One thing that rubs people out here the wrong way, is spending other people’s money. There’s a impression that EVs are expensive and are subsidized with tax dollars. The fact the oil companies may or may not get tax breaks are lost on them, two wrongs don’t make a right.

The things that really open folks out here up to Tesla is:

American made, by an American company.
Speed!
They think you have to charge it at a public charger, they surprised when I point at a 120v outlet and say, “there’s my “gas” station.”
Auto pilot is great on these long straight roads!

When I say the only bad thing about having an EV out here is the lack of DCFC on these long 80mph stretches of roads, and say I wish there were a few more options. Some immediately think that public chargers are funded with tax dollars, and that’s why there’s resistance to expanding EV infrastructure, then they say “just plug into a 120v outlet” ....haha, damnit!

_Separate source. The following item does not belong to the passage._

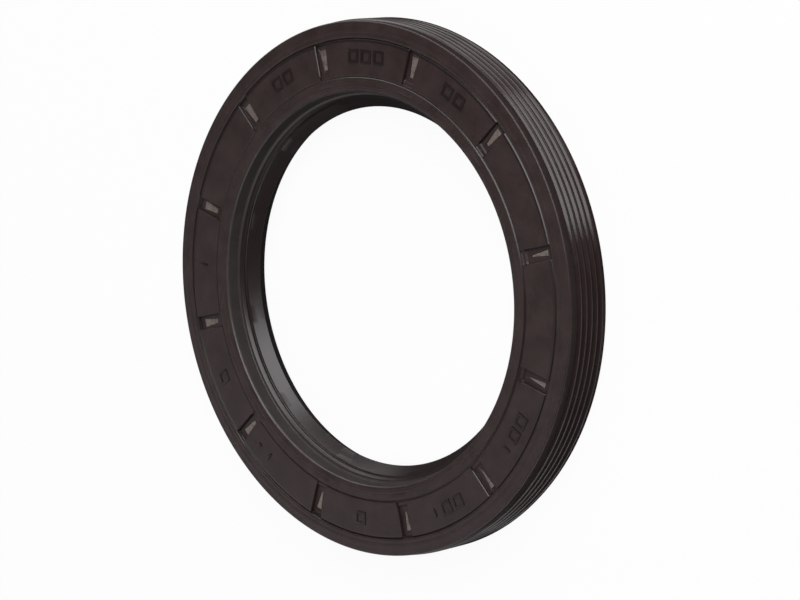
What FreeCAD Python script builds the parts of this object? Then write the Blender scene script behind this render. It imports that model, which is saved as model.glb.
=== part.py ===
"""Radial shaft seal for a 55 mm shaft in an 80 mm housing bore, 8 mm wide.

Three pieces: a moulded elastomer body with a ribbed outer sleeve and a sealing lip, a pressed
steel case ring bonded inside it, and a garter spring in the groove behind the lip.
The seal lies flat on its open oil side, axis along Z, with its closed face up.
"""
import math
import os
import re

import FreeCAD
import Part
import Sketcher

SHEET = "Sizes"

# Driving dimensions in millimetres. Depths are measured down from the closed face,
# and heights up from the oil side that the seal lies on.
SIZES = {
    # Standard size, and how far the free seal is over and under it
    "shaft_diameter": 55.0,
    "housing_bore": 80.0,
    "width": 8.0,
    "press_allowance": 0.50,
    "lip_interference": 0.82,
    # Ribbed outer sleeve
    "rib_count": 5,
    "rib_pitch": 1.18,
    "rib_height": 0.45,
    "rib_crest": 0.46,
    "lowest_rib": 0.84,
    "sleeve_wall": 0.85,
    "land_relief": 0.25,
    "shoulder_width": 1.30,
    "shoulder_drop": 0.07,
    "foot_relief": 0.30,
    "end_cover": 0.65,
    # Closed face: a raised inner ring inside a lower, flat band. The ring takes its share of
    # the width from the opening to the rim, and the rubber that clasps the steel's inner
    # edge takes its share of the width from the opening to the case
    "face_recess": 0.15,
    "rim_width": 1.45,
    "ring_share": 0.2756,
    "face_cover": 0.62,
    "clasp_share": 0.18,
    # Slots that the mould's support blades leave, each with a window down to the steel.
    # Their lengths along the radius are shares of the flat band's width
    "slot_count": 12,
    "slot_inset": 0.08,
    "slot_width": 2.05,
    "slot_depth": 0.50,
    "shelf_share": 0.15,
    "shelf_depth": 0.26,
    "window_start": 0.09,
    "window_stop": 0.13,
    "window_wide": 1.30,
    "window_narrow": 0.45,
    # Pressed steel case ring
    "case_wall": 0.90,
    "case_bend": 0.60,
    # Opening, its chamfer a share of the inner ring's width, and the membrane down to the lip
    "lip_reach": 2.36,
    "opening_chamfer": 0.20,
    "opening_draft": 0.10,
    "ledge_depth": 2.35,
    "ledge_slope": 0.13,
    "ledge_width": 0.42,
    "root_width": 1.00,
    # Lip head
    "lip_depth": 5.12,
    "lip_land": 0.20,
    "air_cone_rise": 1.47,
    "air_cone_run": 1.41,
    "neck_height": 0.55,
    "oil_cone_drop": 1.45,
    "oil_cone_run": 0.73,
    "head_base": 1.45,
    "horn_height": 0.60,
    # Garter spring and its groove
    "coil_diameter": 1.90,
    "spring_offset": 2.41,
    "spring_lift": 0.22,
    "spring_seat": 0.02,
    "groove_mouth": 0.62,
    "groove_lip": 0.25,
}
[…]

Is there a statement or article that says Tesla pays for the equipment, pays for the electricity, and pays rental fees to the property owner, and the property owner benefits from increased foot traffic and exposure? Gotta love value for value trade!
 
With some rare exceptions, Tesla pays 100% for all the hardware, the construction, and the maintenance and operations (including electricity) of the actual superchargers. Their standard lease has the host businesses remaining responsible for common area maintenance, though--things like trash pick-up/sweeping, snow clearing, etc. Tesla trys very hard to find appropriate hosting businesses that are willing to lease them the needed space in their parking lot on a "value provided" basis (increased traffic/sales due to a captured audience with higher than average net worth) instead of for direct monetary compensation. So, whether or not they are actually paying tangible rent depends on the negotiations with the host property/business, but for Tesla to cave on the matter they have to feel like they really need the location and can't find an acceptable alternative without rent.

Superchargers use the Tesla connector which is proprietary and means only Teslas can charge from them. As a result, Tesla generally isn't qualified to receive any public funding for supercharger builds because they don't use an open charging standard. It's pretty rare for public grants for charging stations to allow that. So, even in areas where money is available for building DCFC, Tesla is almost never getting any.

Source: I've read a handful (5 or 6) of the leasing agreements.
 
And this is the story of the development of the company and its growing success. When Tesla was starting out trying to get this working, there really wasn't any support from most of the public for fast charging stations, so there was not going to be any publicly funded infrastructure. So rather than waiting for the stalemate of the chicken or the egg going first, Tesla decided they would have to provide both the chicken AND the egg. They built out the network of the fast charging stations as the incentive that made their cars more attractive to buy. So they had to solve that problem from both ends.
 
Tesla pays for the supercharger, but someone else may have to pay for the parking spot. I had my work approve 10 urban chargers which our company would pay for everyone's charging 24/7 too, but since we don't own the lot so the landlord wanted us to pay $200 per spot per month. We walked away from the deal because it's not fair that Tesla is paying for the bill and we pay for everyone's electricity, but the landlord won't chip in. It cost nothing out of pocket for him. Lot is never over 70% full.